JUST ASK S., who splits her time between Jerusalem and Florida. Like most parents who are against vaccination, she asked to keep her full name anonymous for fear of being targeted or attacked by the pro-vaccination community.

“I don’t like the suppression of information,” she said in a phone call.

S. said that after watching a good friend have a negative reaction to the Pfizer vaccine, she is nervous about inoculating her son.

She said she believes that young kids don’t suffer too much from COVID and “what they tell you in the media is crap. The vaccine is definitely not needed for kids – heck no.”

Ari from Jerusalem will also not vaccinate his children, because “the likelihood that corona has any serious effects on children” is low.

“Why vaccinate them against something that is not dangerous to them?” he asked. “I don’t necessarily think vaccinating is dangerous, and I am not opposed to it. I just don’t see any reason to do it.”

He added that he has been turned off by the feeling that the government is forcing vaccines on the population rather than allowing people to make the best decision for themselves.

Ari said the only way he would bring his kids to the vaccine complex is if his wife makes him; she is more inclined to do it if the country makes not vaccinating youth a “logistical headache.”

IN CONTRAST, Nitza Raymond said that she will get her youngest daughter vaccinated right away “because it’s important for her health and the health of the family. It will protect her and the people around her.”

Another mother, Lydia, said she, too, will get her kids the shot.

“I want the pandemic to end,” she wrote in response to a Facebook question posed by The Jerusalem Post. “I see vaccines as a privilege, not a problem.

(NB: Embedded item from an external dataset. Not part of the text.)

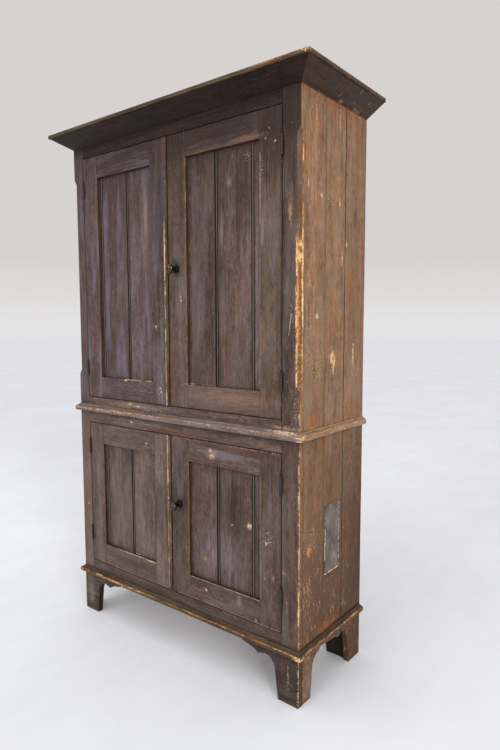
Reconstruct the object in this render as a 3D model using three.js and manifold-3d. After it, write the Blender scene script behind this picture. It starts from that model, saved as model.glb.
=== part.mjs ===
// Painted pine cupboard in two stages: two tall panelled doors over two shorter ones, a
// splayed cornice, a waist and a base moulding, and scalloped bracket feet.
// Millimetres, +Z up. The front faces -Y and +X is to the viewer's right.
// The origin is on the floor, under the middle of the whole object.
import * as THREE from 'three';
import { mergeVertices } from 'three/addons/utils/BufferGeometryUtils.js';
import Module from 'manifold-3d';

const wasm = await Module();
wasm.setup();

// Case
const caseWidth = 1165;
const caseDepth = 435;
const sideThickness = 20;
const frameThickness = 24;
const leftStileWidth = 62;
const rightStileWidth = 70;
const backThickness = 14;
const joint = 0.3;               // clearance between two pieces that touch
const overrun = 5;               // how far a cutting shape passes the face it cuts

// Heights, stacked from the floor up
const bracketHeight = 190;
const baseRailWidth = 54;
const lowerDoorHeight = 624;
const waistRailWidth = 112;
const upperDoorHeight = 1007;
const friezeWidth = 91;
const topBoardThickness = 14;

// Mouldings
const mouldingProjection = 17;
const baseMouldingHeight = 25;
const baseMouldingLap = 13;      // below the joint of bracket and base rail
const waistMouldingHeight = 30;
const waistMouldingRise = 48;    // above the waist rail's lower edge
const corniceHeight = 45;
const corniceProjection = 68;
const corniceBoardThickness = 16;
const topBoardOverhang = 6;

// Boards inside
const floorThickness = 22;
const shelfThickness = 18;
const upperShelfSpacing = 360;
const upperShelfNames = ['shelf_upper_low', 'shelf_upper_high'];
const shelfBelowPawl = 28;
const housingDepth = 6;          // groove in a side that takes the end of a board

// Doors
const doorGap = 2;               // above and below a door, and between two doors
const hingeGap = 2.4;            // between a door and the case stile that carries it
const meetingLine = -13;
const hingeStileWidth = 90;
const meetingStileWidth = 94;
const doorRailWidth = 88;
const panelThickness = 9;
const panelRecess = 11;
const panelGrooveDepth = 8;
const panelBoardWidth = 163;
const leftStripWidth = 13;       // narrow board at the hinge side of a left door
const rightStripWidth = 36;
const astragalWidth = 20;        // half-round bead on the left doors' meeting edge
const astragalHeight = 5;
const astragalSteps = 8;

// Joints between boards
const beadWidth = 9;
const grooveWidth = 3;
const grooveDepth = 2.5;
const frontSideBoardWidth = 152;
const middleSideBoardWidth = 133;
const backBoardWidth = 187;

// Stopped chamfer on the front corners of the upper stage
const chamferLeg = 14;
const chamferStop = 28;
const chamferAboveRail = 91;
const chamferBelowFriezeTop = 164;

// Hinges
const hingeLength = 64;
const barrelRadius = 4.5;
const barrelProud = 3;           // how far the hinge axis stands in front of the case
const barrelSides = 14;
const pinRadius = 2.1;
const pinBoreRadius = 2.5;
const leafThickness = 2;
const leafDepth = 19;
const leafClearance = 0.6;       // half the space between two closed leaves
const knuckleCount = 5;
const knuckleClearance = 0.4;
const upperHingeInset = 125;     // from a door's end to the middle of its hinge
const lowerTopHingeInset = 105;
const lowerBottomHingeInset = 125;

// Turn knobs with their spindles and pawls
const knobFromMeetingLine = 43;
const upperKnobRise = 518;       // above the lower edge of the door
const lowerKnobRise = 360;
const knobRadius = 19;
const knobProjection = 48;
const knobHeadThickness = 22;
const knobNeckRadius = 8;
const collarRadius = 15;
const collarThickness = 4;
const knobSides = 24;
const knobHeadSteps = 6;
const spindleRadius = 4;
const spindleBoreRadius = 4.8;
const spindleTail = 6;
const pawlThickness = 3;
const pawlWidth = 16;
const pawlReach = 58;
const pawlClearance = 1.5;

// Feet and apron
const footWidth = 84;
const sideFootWidth = 76;
const archHeight = 148;
const apronHeight = 172;
const rearBracketThickness = 20;
const rearBracketInset = 52;     // from the back of the case
const archSteps = 6;
const ankleShares = [[1, 0], [1.07, 0.3], [1.12, 0.53]];   // of foot width and arch height
const shoulderWidthShare = 1.163;
const shoulderHeightShare = 0.703;
const archTopShare = 1.69;                                 // of foot width
const scallopShares = [                                    // of foot width and apron height
  [1.86, 0.835], [2.07, 0.806], [2.21, 0.86], [2.5, 0.91], [2.83, 0.936], [2.99, 0.974], [4.07, 1],
];
const sideScallopShares = scallopShares.slice(0, 3);
const plainApronShares = [[1.9, 0.925]];

// Metal patch on the right side
const patchWidth = 101;
const patchHeight = 250;
const patchThickness = 1.6;
const patchFromFront = 162;
const patchBottom = 414;

// Profile of the planted mouldings, as shares of projection and height
const mouldingShares = [
  [0, 0], [0.78, 0], [0.94, 0.07], [1, 0.2], [1, 0.42], [0.93, 0.58], [0.76, 0.68],
  [0.6, 0.74], [0.38, 0.8], [0.2, 0.9], [0.12, 1], [0, 1],
];

// Finishes
const frontPaint = { color: 0x3d2a25, roughness: 0.62, metalness: 0 };
const sidePaint = { color: 0x6b4a35, roughness: 0.7, metalness: 0 };
const wornPaint = { color: 0x6e5238, roughness: 0.75, metalness: 0 };
const bareWood = { color: 0x8a6a48, roughness: 0.85, metalness: 0 };
const iron = { color: 0x2b2724, roughness: 0.5, metalness: 0.8 };
const zinc = { color: 0x77736e, roughness: 0.6, metalness: 0.6 };

// Places worked out from the sizes above. Y is 0 on the front of the case here.
const halfWidth = caseWidth / 2;
const insideHalfWidth = halfWidth - sideThickness;
const overallProjection = corniceProjection + topBoardOverhang;
const frontPlane = (overallProjection - caseDepth) / 2;
const backFront = caseDepth - backThickness;
const insideFront = frameThickness + joint;
const openingLeft = leftStileWidth - halfWidth;
const openingRight = halfWidth - rightStileWidth;
const baseRailTop = bracketHeight + baseRailWidth;
const lowerDoorBottom = baseRailTop + doorGap;
const lowerDoorTop = lowerDoorBottom + lowerDoorHeight;
const waistRailBottom = lowerDoorTop + doorGap;
const waistRailTop = waistRailBottom + waistRailWidth;
const upperDoorBottom = waistRailTop + doorGap;
const upperDoorTop = upperDoorBottom + upperDoorHeight;
const friezeBottom = upperDoorTop + doorGap;
const topBoardBottom = friezeBottom + friezeWidth;
const frameTop = topBoardBottom - joint;
const floorBottom = baseRailTop - floorThickness;
const panelBack = panelRecess + panelThickness;
const upperKnobHeight = upperDoorBottom + upperKnobRise;
const lowerKnobHeight = lowerDoorBottom + lowerKnobRise;
const lowerShelfTop = lowerKnobHeight - pawlReach - shelfBelowPawl;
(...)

I don’t think there are any major risks to vaccinating kids. And the virus has been finding its way into younger and younger unvaccinated people as this pandemic drags on.”

And Debbie Finkelstein from Modi’in said that she will also be getting her kids the shot.

“I believe that vaccines offer the most effective long-term protection against COVID, and there is the added benefit of avoiding the negative mental health issues caused by quarantine or the fear of quarantine,” she said.

Pessach, too, said he will be vaccinating his youngest child.

“It is not just that I am sending my kid to go get vaccinated, but that he wants to go and get it and put the challenges of the last year behind him,” Pessach said. “He is very happy to do it, and I am sure the vaccine will protect him.”

He added that he hopes many other parents will choose like him and get their children jabbed.

“We have a responsibility to one another,” Pessach said, “to the children and the rest of the community.”

“We do not know when there will be another coronavirus wave,” said Prof. Eli Somekh, head of the pediatric wing at Mayanei Hayeshua Medical Center in Bnei Brak. “We don’t know if this wave will start to spread again or if there will be another variant.

“People who are vaccinated will be in a much better place against serious infection,” he stressed. “It is much better to enter any new wave vaccinated than unvaccinated.”

But both groups of parents said what they really hope is that whatever decision they make for their children, there will not be a stigma around it.

“I am not an anti-vaxxer or a crazy conspiracy theorist,” Edmunds said. “I just looked at the data and felt it did not work. I wish other people would respect that decision.

“It would be nice to have respect for people who take the vaccine as well as for those who don’t,” she said.